Et on aurait raison de s’interroger : la Chine, par exemple, ne semble pas mieux en point que Dubaï.

Régulièrement, tant dans les commentaires de ce blog que sur d’autres blogs, on peut lire le navrant couplet des dépensiers qui disent, en substance, que la dette, c’est du bon, fumez-en, que l’état peut et doit donc relancer en endettant les prochaines générations, que le paiement, en tout état de cause, pourra attendre voire être, purement et simplement, oublié sans souci, et que tout ceci se résoudra de lui-même, avec plus ou moins de bonheur, moyennant quelques petites respirations rapides, resserrements de sphincters et exhortations volontaires à ne pas faire de catastrophisme.

Mais voilà : catastrophisme ou pas, actuellement, les Dubaïotes ne sont pas joyce ; certains diront qu’en face de leurs dettes, ils n’ont que du sable et des yeux pour pleurer, et ce n’est pas le cas en France. Sauf que Dubaï n’est pas aussi endetté que la France, en proportion et en volume, et que le patrimoine français est déjà totalement hypothéqué. De surcroît, on n’a pas de pétrole, et on n’a plus d’idées depuis bien longtemps.
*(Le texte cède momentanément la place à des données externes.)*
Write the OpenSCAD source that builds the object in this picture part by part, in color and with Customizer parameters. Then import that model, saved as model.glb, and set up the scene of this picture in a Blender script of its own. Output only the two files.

Autrement dit : ce qui leur arrive va nous arriver aussi, et avec la force correspondante à la puissance de notre état. Les Émirats Arabes Unis, calculant que laisser tomber Dubaï signait leur propre arrêt de mort, feront autant que possible ce qu’il faut pour arrondir les angles d’une situation pénible. Lorsque ce sera le tour de la France, qui, exactement, pourra venir à son secours ?

L’Allemagne ?

Oooh, on me dira que la probabilité est faible d’une telle échéance elle-même lointaine : l’exposition de l’économie européenne à la déconfiture dubaïote est très très faible, voyons. Ce sont les banques qui le disent elles-mêmes (et elles sont fiables, hein, on peut leur faire confiance).

Et puis, ces mêmes banques ont affiché récemment d’insolents bénéfices. C’est donc qu’elles sont en bonne santé !

On peut alors s’étonner qu’aux US, ces institutions continuent de péricliter. Pourtant, c’est la reprise, que diable ! Et comme en plus, tout ce beau monde a l’assurance d’avoir le soutien de l’état, il ne devrait pas y avoir de crise de crédit, par exemple.

Ah. Zut, il y a bel et bien crise de crédit.

Et comme en plus, les normes comptables, assez sympathiques pour les banques jusqu’à présent, vont changer début 2010, les obligeant à recapitaliser massivement, on peut s’attendre à ce que ce problème persiste : l’argent disponible n’est pas infini, et ceux qui en ont (qu’ils soient des moutontribuables ou des entreprises) sont déjà lourdement mis à contribution pour financer les relances épileptiques d’états de plus en plus dispendieux.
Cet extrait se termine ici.